Terrified is usually a more accurate description. I've had work badly or, worse, dully drawn enough that I'm never all that sanguine about working with artists I've never worked with before. But I had worked with JJ Dzialowski on a graphic novel Platinum has yet to do anything with called "Paladins." That was sword and sorcery, but modern day, so I knew he could draw contemporary settings. For "Whisper" #0, my biggest surprise was how little he strayed from the action directions. He's really a very good artist. We're talking about doing an online comic now...

Last time I interviewed you, I pestered you about writing "Rom." This time, no "Ron," but same general subject. You're doing a lot more - from what I can tell, looking through Previews - creator-owned work these days. Any reason for the change?
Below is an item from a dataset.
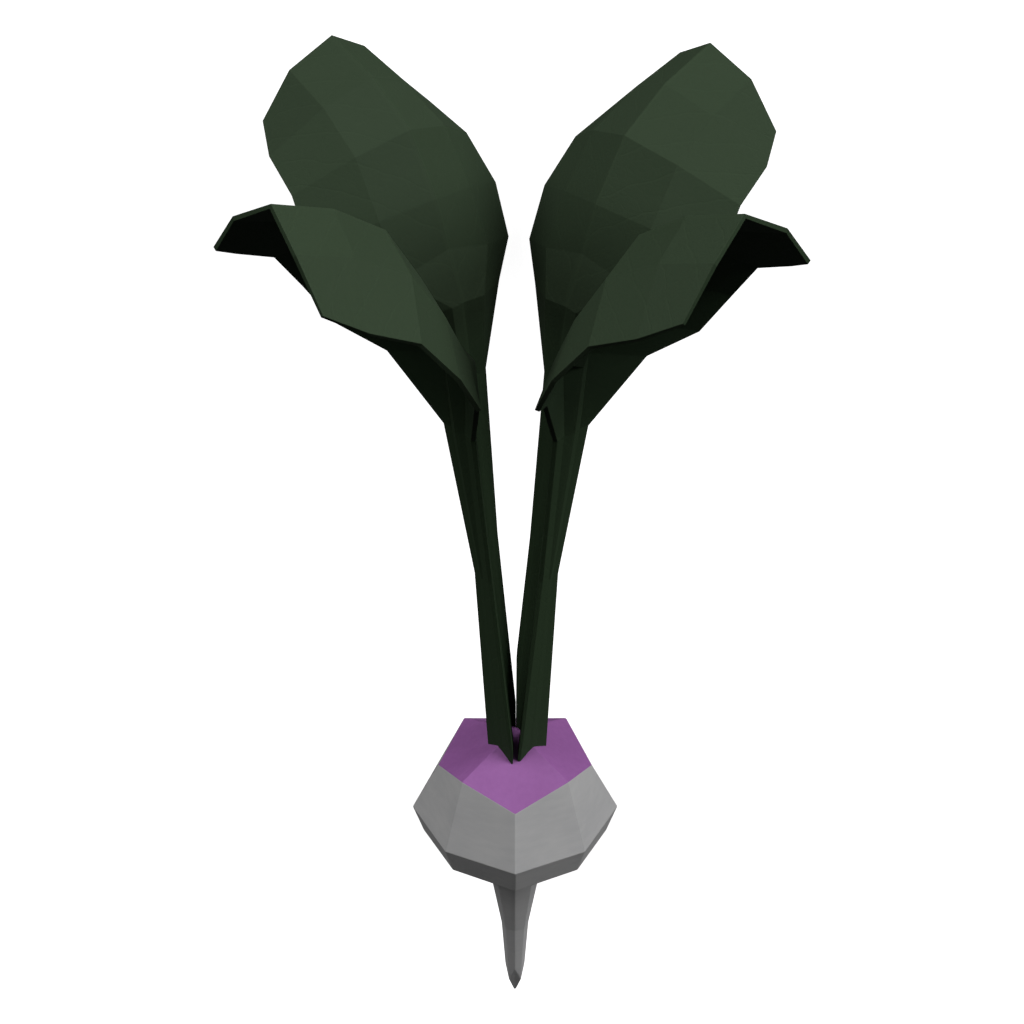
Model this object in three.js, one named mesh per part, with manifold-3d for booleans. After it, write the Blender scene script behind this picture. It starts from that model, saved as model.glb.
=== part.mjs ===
// A young turnip pulled with its leaves on, in millimetres, +Z up. It lies on its back on a
// flat surface: the bulb rests on a small flat spot, and the tips of the two leaves behind
// touch the surface. It is shaped in broad plain facets, as in the photograph.
//
// The plant is drawn upright first, with Z along its axis, z = 0 at the bulb's widest level
// and Y away from the viewer, and is then laid back as a whole.

import * as THREE from 'three';
import { mergeVertices } from 'three/addons/utils/BufferGeometryUtils.js';
import Module from 'manifold-3d';

const wasm = await Module();
wasm.setup();

// The bulb and its root, from the crown down. Every level has four corners, which face the
// four sides, and four middles between them: [corner radius, corner z, middle radius, middle z].
const CROWN_TOP = 28.7;
const LEVELS = [
  [22.2, 15.4, 21.2, 21.0],   // edge of the purple crown, a zigzag
  [30.0, 0.0, 28.2, -0.3],    // widest level
  [26.9, -9.0, 25.4, -8.8],   // where the flanks turn under
  [17.5, -14.6, 16.5, -14.2],
  [8.1, -21.5, 7.8, -21.0],    // neck of the root
  [4.1, -45.0, 4.0, -45.5],
  [3.0, -61.5, 2.6, -67.0],
];
const ROOT_TIP = -73.5;

// One leaf, seen from the plant's axis outward. Each row runs across the leaf: the midrib
// [out, up], the fold beside it [out, sideways, up], the edge [out, sideways, up], and the
// thickness at the midrib, the fold and the edge. The first row is the blunt tip, the next
// five are the blade, and the last three are the stalk down to its foot in the crown.
const ROWS = [
  { rib: [71.0, 216.5], fold: [73.5, 12.5, 209.5], edge: [73.5, 22.0, 198.0], thick: [1.2, 1.2, 1.2] },
  { rib: [54.0, 210.0], fold: [58.0, 13.5, 204.0], edge: [64.5, 27.0, 192.5], thick: [1.3, 1.2, 1.2] },
  { rib: [39.5, 200.0], fold: [43.5, 15.0, 195.5], edge: [52.0, 29.5, 186.5], thick: [1.5, 1.2, 1.2] },
  { rib: [29.5, 184.0], fold: [34.0, 15.5, 181.0], edge: [42.5, 31.5, 174.5], thick: [1.8, 1.3, 1.2] },
  { rib: [25.0, 171.5], fold: [27.0, 15.0, 167.0], edge: [34.5, 29.0, 162.0], thick: [2.4, 1.4, 1.2] },
  { rib: [19.5, 158.0], fold: [17.5, 5.5, 159.0], edge: [26.5, 18.5, 155.5], thick: [3.2, 2.6, 1.3] },
  { rib: [16.5, 137.5], fold: [16.1, 3.7, 137.0], edge: [18.4, 6.4, 136.5], thick: [3.6, 3.0, 1.2] },
  { rib: [9.0, 88.0], fold: [9.6, 2.2, 88.0], edge: [11.2, 3.7, 88.0], thick: [3.1, 2.8, 1.1] },
  { rib: [1.8, 19.5], fold: [2.4, 3.3, 19.5], edge: [5.1, 5.9, 19.5], thick: [3.6, 3.4, 0.8] },
];
const FOOT_ROWS = 2;          // rows of the stalk that reach into the crown
const SEAT_GAP = 0.3;         // clearance between a stalk and its seat in the crown
const STALK_GAP = 0.3;        // clearance between two stalks that crowd together
const PIVOT = 25;             // height on the axis about which each leaf leans

// The four leaves are the same leaf, each turned to its side, with a little natural lean.
// turn: about the axis. out, side: shift of the foot. roll, lean: small tilts. Degrees and mm.
const LEAVES = [
  { name: 'leaf_front_left', turn: 219.6, out: 0.9, side: 1.4, roll: -0.9, lean: 0.9 },
  { name: 'leaf_front_right', turn: 314.1, out: 1.3, side: 0.1, roll: 0.8, lean: 1.0 },
  { name: 'leaf_back_left', turn: 131.5, out: 0.4, side: -0.6, roll: -0.9, lean: -0.5 },
  { name: 'leaf_back_right', turn: 44.0, out: -1.8, side: 0.9, roll: 1.0, lean: -0.4 },
];

const TILT = 10.52;           // degrees that the axis rises toward the leaves as it lies
const ROLL = 3.36;            // degrees that the plant is rolled about its axis as it lies
const FLAT_CUT = 1.53;        // depth of the flat spot worn on the lowest corner of the bulb

const deg = THREE.MathUtils.degToRad;

// A geometry from a list of points and triangles of their indices.
function body(points, triangles) {
  const geometry = new THREE.BufferGeometry();
  geometry.setAttribute('position', new THREE.Float32BufferAttribute(points.flat(), 3));
  geometry.setIndex(triangles.flat());
  return mergeVertices(geometry, 1e-5);
}

// A copy with only its positions left, so that shared corners can be merged.
function stripped(geometry) {
  const plain = geometry.clone();
  plain.deleteAttribute('normal');
  plain.deleteAttribute('uv');
  return plain;
}

function toSolid(geometry) {
  return new wasm.Manifold(new wasm.Mesh({
    numProp: 3,
    vertProperties: new Float32Array(geometry.attributes.position.array),
    triVerts: new Uint32Array(geometry.index.array),
  }));
}

function fromSolid(solid) {
  const mesh = solid.getMesh();
  const geometry = new THREE.BufferGeometry();
  geometry.setAttribute('position', new THREE.Float32BufferAttribute(mesh.vertProperties, 3));
  geometry.setIndex(Array.from(mesh.triVerts));
  return geometry;
}

// Bulb and root as one body. Each four-cornered facet is folded along the diagonal that
// stands out, so that no facet is dented.
function bulbGeometry() {
  const points = [[0, 0, CROWN_TOP]];
  for (const [rCorner, zCorner, rMiddle, zMiddle] of LEVELS) {
    for (let k = 0; k < 8; k += 1) {
      const a = deg(45 * k);
      const [r, z] = k % 2 === 0 ? [rCorner, zCorner] : [rMiddle, zMiddle];
      points.push([r * Math.cos(a), r * Math.sin(a), z]);
    }
  }
  points.push([0, 0, ROOT_TIP]);
  const at = (level, k) => 1 + 8 * level + ((k + 8) % 8);
  const last = LEVELS.length - 1;
  const triangles = [];
  for (let k = 1; k < 8; k += 2) {
    triangles.push([0, at(0, k), at(0, k + 2)]);
    triangles.push([at(0, k), at(0, k + 1), at(0, k + 2)]);
  }
  for (let level = 0; level < last; level += 1) {
    for (let k = 0; k < 8; k += 1) {
      const quad = [at(level, k), at(level + 1, k), at(level + 1, k + 1), at(level, k + 1)];
      const [a, b, c, d] = quad.map((i) => new THREE.Vector3(...points[i]));
      const normal = b.clone().sub(a).cross(c.clone().sub(a));
      const [p, q, r, s] = quad;
      if (d.clone().sub(a).dot(normal) < 0) triangles.push([p, q, r], [p, r, s]);
      else triangles.push([p, q, s], [q, r, s]);
    }
  }
  for (let k = 0; k < 8; k += 1) triangles.push([at(last, k), points.length - 1, at(last, k + 1)]);
  return body(points, triangles);
}

// The upper face of a leaf as rows of five points, from one edge over the midrib to the other.
function upperFace(rows) {
  return rows.map(({ rib, fold, edge }) => [
    [edge[0], -edge[1], edge[2]],
    [fold[0], -fold[1], fold[2]],
    [rib[0], 0, rib[1]],
    [fold[0], fold[1], fold[2]],
    [edge[0], edge[1], edge[2]],
  ].map((p) => new THREE.Vector3(...p)));
}

// Direction out of the upper face at each point of the rows.
function outward(face) {
  return face.map((row, r) => row.map((_, c) => {
    const along = face[Math.min(r + 1, face.length - 1)][c].clone().sub(face[Math.max(r - 1, 0)][c]);
    const across = row[Math.min(c + 1, 4)].clone().sub(row[Math.max(c - 1, 0)]);
    return across.cross(along).normalize();
  }));
}

// A closed leaf: the upper face, the under face one thickness below it, and the rim between
// them. Both faces are split along the same diagonals. With grow above 0 the body is larger
// by that much all round, which makes the seat for it.
function leafGeometry(rows, grow) {
  const face = upperFace(rows);
  const normals = outward(face);
  const points = [];
  const count = rows.length * 5;
  for (const under of [0, 1]) {
    face.forEach((row, r) => row.forEach((p, c) => {
      const [mid, fold, edge] = rows[r].thick;
      const thick = [edge, fold, mid, fold, edge][c];
      const q = p.clone().addScaledVector(normals[r][c], under ? -thick - grow : grow);
      q.y += grow * Math.sign(c - 2) * 1.2;
      q.z -= (PIVOT + (r === rows.length - 1 ? grow : 0));
      points.push([q.x, q.y, q.z]);
    }));
  }
  const at = (r, c) => 5 * r + c;
  const triangles = [];
  const quad = (a, b, c, d) => triangles.push([a, c, b], [a, d, c]);
  for (let r = 0; r + 1 < rows.length; r += 1) {
    for (let c = 0; c < 4; c += 1) {
      const ring = [at(r, c), at(r + 1, c), at(r + 1, c + 1), at(r, c + 1)];
      const [a, b, d, e] = c < 2 ? ring : [ring[1], ring[2], ring[3], ring[0]];
      quad(a, b, d, e);
      quad(count + e, count + d, count + b, count + a);
    }
    quad(at(r, 0), count + at(r, 0), count + at(r + 1, 0), at(r + 1, 0));
    quad(at(r + 1, 4), count + at(r + 1, 4), count + at(r, 4), at(r, 4));
  }
  const foot = rows.length - 1;
  for (let c = 0; c < 4; c += 1) {
    quad(at(0, c), at(0, c + 1), count + at(0, c + 1), count + at(0, c));
    quad(at(foot, c + 1), at(foot, c), count + at(foot, c), count + at(foot, c + 1));
  }
  return body(points, triangles);
}

// Where a leaf stands in the upright plant.
function place(object, leaf) {
  const turned = new THREE.Group();
  turned.rotation.z = deg(leaf.turn);
  object.position.set(leaf.out, leaf.side, PIVOT);
  object.rotation.set(deg(leaf.roll), deg(leaf.lean), 0);
  turned.add(object);
  turned.updateMatrixWorld(true);
  return turned;
}

// The stalks crowd together where they leave the crown, so each is cut back to the plane
// halfway to its neighbour on either side.
function trimmed(geometry, leaf, matrix) {
  const others = LEAVES.filter((other) => other !== leaf);
  const gapTo = (other) => (other.turn - leaf.turn + 360) % 360;
  const nearest = [Math.min(...others.map(gapTo)), Math.max(...others.map(gapTo)) - 360];
  const toLeaf = matrix.clone().invert();
  let solid = toSolid(geometry);
  for (const gap of nearest) {
    const facing = deg(leaf.turn + gap / 2 - Math.sign(gap) * 90);
    const plane = new THREE.Plane(new THREE.Vector3(Math.cos(facing), Math.sin(facing), 0), -STALK_GAP / 2);
    plane.applyMatrix4(toLeaf);
    solid = solid.trimByPlane(plane.normal.toArray(), -plane.constant);
  }
  return fromSolid(solid);
}

// Laid back: what faced away from the viewer now faces down, and the leaves point to +Y.
const laid = new THREE.Quaternion().setFromEuler(new THREE.Euler(-deg(90 - TILT), 0, deg(ROLL)));
const lowestCorner = new THREE.Vector3(0, LEVELS[1][0], LEVELS[1][1]).applyQuaternion(laid);
const flatDepth = -lowestCorner.z - FLAT_CUT;

const skinGrey = new THREE.MeshStandardMaterial({ color: '#9a969c', roughness: 0.6, metalness: 0 });
const leafGreen = new THREE.MeshStandardMaterial({ color: '#3a4a33', roughness: 0.65, metalness: 0 });

// Bulb with the seats of the stalks cut in its crown and the flat spot cut on its back.
let bulbSolid = toSolid(bulbGeometry());
const seatGeometry = leafGeometry(ROWS.slice(-FOOT_ROWS), SEAT_GAP);
for (const leaf of LEAVES) {
  const seat = new THREE.Mesh(seatGeometry.clone());
  place(seat, leaf);
  seat.geometry.applyMatrix4(seat.matrixWorld);
  bulbSolid = bulbSolid.subtract(toSolid(seat.geometry));
}
const plate = new THREE.BoxGeometry(80, 80, 20);
plate.translate(0, 0, -10 - flatDepth);
plate.applyQuaternion(laid.clone().invert());
bulbSolid = bulbSolid.subtract(toSolid(mergeVertices(stripped(plate))));

const plant = new THREE.Group();
const bulb = new THREE.Mesh(fromSolid(bulbSolid), skinGrey);
bulb.name = 'bulb';
plant.add(bulb);

const leafBody = leafGeometry(ROWS, 0);
for (const leaf of LEAVES) {
  const mesh = new THREE.Mesh(leafBody, leafGreen.clone());
  mesh.name = leaf.name;
  plant.add(place(mesh, leaf));
  mesh.geometry = trimmed(leafBody, leaf, mesh.matrixWorld);
}

plant.quaternion.copy(laid);
plant.updateMatrixWorld(true);
const box = new THREE.Box3().setFromObject(plant, true);
plant.position.set(-(box.min.x + box.max.x) / 2, -(box.min.y + box.max.y) / 2, flatDepth);

export default new THREE.Group().add(plant);
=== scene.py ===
"""Looks of a young turnip with its leaves on, lying on its back in broad plain facets."""

import math

import bmesh
import bpy
from bpy.props import FloatProperty, FloatVectorProperty, PointerProperty
from mathutils import Matrix, Vector, noise


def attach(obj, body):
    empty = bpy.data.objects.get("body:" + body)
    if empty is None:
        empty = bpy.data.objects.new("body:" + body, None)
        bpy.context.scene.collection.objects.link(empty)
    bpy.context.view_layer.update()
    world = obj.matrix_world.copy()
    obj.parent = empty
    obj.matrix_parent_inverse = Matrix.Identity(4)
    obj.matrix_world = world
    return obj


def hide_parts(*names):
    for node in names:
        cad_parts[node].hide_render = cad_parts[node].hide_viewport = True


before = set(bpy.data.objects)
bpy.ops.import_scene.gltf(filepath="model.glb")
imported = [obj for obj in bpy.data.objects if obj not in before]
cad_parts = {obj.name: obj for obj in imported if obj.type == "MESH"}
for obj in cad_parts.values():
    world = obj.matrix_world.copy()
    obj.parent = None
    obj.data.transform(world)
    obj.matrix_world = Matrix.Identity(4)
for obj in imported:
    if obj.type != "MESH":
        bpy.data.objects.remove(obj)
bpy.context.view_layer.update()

bl_info = {
    "name": "Faceted Turnip",
    "version": (1, 0, 0),
    "blender": (4, 5, 0),
    "location": "3D View > Sidebar > Turnip",
    "description": "Adds a faceted young turnip with its leaves on, and a pale studio for it",
    "category": "Add Mesh",
}

MM = 0.001

# How the plant lies, in millimetres and degrees. It is drawn upright, with Z along its axis,
# and laid back with its leaves towards +Y.
LIE_TILT = 10.52
LIE_ROLL = 3.36
LIE_AT = (-1.011, -74.944, 27.915)

# Bulb and root from the crown down, each level with four corners that face the four sides
# and four middles between them: corner radius, corner height, middle radius, middle height.
CROWN_TOP = 28.7
BULB_LEVELS = (
    (22.2, 15.4, 21.2, 21.0),
    (30.0, 0.0, 28.2, -0.3),
    (26.9, -9.0, 25.4, -8.8),
    (17.5, -14.6, 16.5, -14.2),
    (8.1, -21.5, 7.8, -21.0),
    (4.1, -45.0, 4.0, -45.5),
    (3.0, -61.5, 2.6, -67.0),
)
ROOT_TIP = -73.5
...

Mainly that Marvel has plenty of other people to write Spider-Man and DC has plenty of other people to write Batman. I'm not opposed to doing work for hire. My three most current projects - the "CSI" series for IDW, a screenplay adaptation for Avatar, and a media project - are all work for hire. But the theory goes that work for hire is good for money in the short run, while creator-owned is better for money in the long run. Creator-owned is generally more creatively satisfying in the short and long runs, too, since it's always more fun to call the shots, but it's also fun to be able to pay your bills. (Or, rather, it's more fun to be able to pay them than it is to not be able to pay them.) I'm not opposed to going where the money is as long as I can get some creative satisfaction out of it. Like the '60s saying goes, love is like butter: it's better with bread. But whether I do creator owned or work for hire is usually less up to me than it is up to publishers.